Anne’s is a kingdom that has been set off balance. The score, which mainly comprises experimental classical pieces, captures this precarity with notes that sound like they’re sliding off a crooked surface and crashing onto the floor; the liberal use of a fisheye lens captures the sinister-funhouse mayhem within the palace. This is a world where a man will push a woman casually, almost comically, off a hill as a form of intimidation. Another man is constantly accompanied by his favorite racing duck. A courtship in the woods is depicted as a violent shoving match. The madness is comical, but it also represents what happens when order erodes and control is lost.

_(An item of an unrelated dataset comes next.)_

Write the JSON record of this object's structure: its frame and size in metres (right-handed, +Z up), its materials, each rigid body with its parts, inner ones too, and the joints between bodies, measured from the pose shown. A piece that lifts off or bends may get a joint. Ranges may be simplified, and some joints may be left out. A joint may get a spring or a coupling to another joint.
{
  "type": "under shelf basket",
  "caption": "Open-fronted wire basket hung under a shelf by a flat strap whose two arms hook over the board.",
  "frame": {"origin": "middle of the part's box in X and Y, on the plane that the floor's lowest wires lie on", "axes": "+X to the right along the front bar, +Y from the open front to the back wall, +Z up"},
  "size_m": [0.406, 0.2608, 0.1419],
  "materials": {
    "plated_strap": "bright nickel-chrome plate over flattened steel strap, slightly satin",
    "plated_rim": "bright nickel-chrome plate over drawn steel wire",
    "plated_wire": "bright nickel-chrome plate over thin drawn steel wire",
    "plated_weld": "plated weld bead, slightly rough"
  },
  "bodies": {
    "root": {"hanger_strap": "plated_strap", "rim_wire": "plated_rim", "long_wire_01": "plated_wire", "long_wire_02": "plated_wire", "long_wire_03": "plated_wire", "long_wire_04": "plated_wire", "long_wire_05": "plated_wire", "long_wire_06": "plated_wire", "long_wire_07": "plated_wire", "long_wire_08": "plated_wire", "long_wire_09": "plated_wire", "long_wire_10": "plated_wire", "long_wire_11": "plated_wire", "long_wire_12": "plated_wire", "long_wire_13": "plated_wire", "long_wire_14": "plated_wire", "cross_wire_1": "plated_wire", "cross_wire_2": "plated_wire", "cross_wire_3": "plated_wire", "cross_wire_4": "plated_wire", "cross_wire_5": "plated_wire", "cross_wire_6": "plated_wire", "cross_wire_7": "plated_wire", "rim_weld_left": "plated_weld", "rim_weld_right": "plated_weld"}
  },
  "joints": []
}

The film’s depiction of Anne as a bumbling, barking mass of insecurity captures the difficulty of making decisions when everything in your body and mind is working against you. She aches for her dead husband and the many children she lost both before and after their births, but her actions and outbursts reflect a larger fear of losing control over her body and her kingdom. Despite her political stature, she feels like a helpless woman, unable to give balance to the clashing political factions of her government and end the war that’s been bleeding her country’s resources for too long. In her diminished state, she succumbs to simple pleasures; cake, hot chocolate, and other decadent treats become Anne’s primary comforts; she dotes on the 17 rabbits that represent her dead children because they are the only creatures that bring her pure joy.
But an ailing body still needs care and affection, and as a widow well past childbearing age, the time for male suitors is over for Anne. The Favourite winks at history by tweaking Anne’s close female friendships into romantic ones, intensifying the overarching power struggle that drives the film. Each player represents a different approach to control. Anne’s lover, childhood friend, and closest confidante is Lady Sarah Churchill (Rachel Weisz), who asserts her dominance directly and bluntly: One of the first things we see Sarah do is insult Anne’s eye makeup (“You look like a badger”) and insist she return to her room and let Sarah attend an important government meeting in her stead.

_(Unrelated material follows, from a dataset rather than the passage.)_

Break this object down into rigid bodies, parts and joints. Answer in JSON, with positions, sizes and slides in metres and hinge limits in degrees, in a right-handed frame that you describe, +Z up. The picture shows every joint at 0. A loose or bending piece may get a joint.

Sarah and Anne share real affection—they even have pet names for one another—and with her own husband off at war, Sarah’s control over and manipulation of Anne’s day-to-day life—both practical and sexual—goes largely unnoticed. The only person who does discover Sarah’s intentions is her cousin Abigail Hill (Emma Stone) who uses the knowledge to begin her own controlling, social-climbing game with Anne. Abigail’s approach is indirect: She gets what she wants from Anne by pretending that she doesn’t want anything, and Anne, so used to Sarah’s forthcoming nature, doesn’t realize that Abigail is just as calculating as her cousin.
There is no good option in The Favourite’s love triangle, even when Anne gets wise to her own manipulation at the hands of Sarah and Abigail. She’s too tired, too ill, and much too lonely. As a person who suffers from chronic pain, I understand her choices: When you’re hurting and all you want is relief, you’re often willing to take whatever comes to you. More than anything, Anne seems to want death—but in the meantime, she busies herself with the question of which cousin will win her full affection, finding distraction in disastrous counter-manipulations.
It’s ironic that Anne’s downfall comes when she finally chooses to put aside her pain and regain control of her life via the seemingly docile Abigail, Anne sees a way to get control back. But tragically, Abigail only provides Anne with the illusion that she’s in control, and the bleakness of their dual Pyrrhic victory is captured in the film’s surreal final shot. There we see Anne, finally standing tall, her nose in the air as Abigail rubs her leg subordinately. Rabbits fill the screen, blurring the scene, multiplying over the womens’ miserable faces. In the end, The Favourite is a haunting reminder of the limits of control.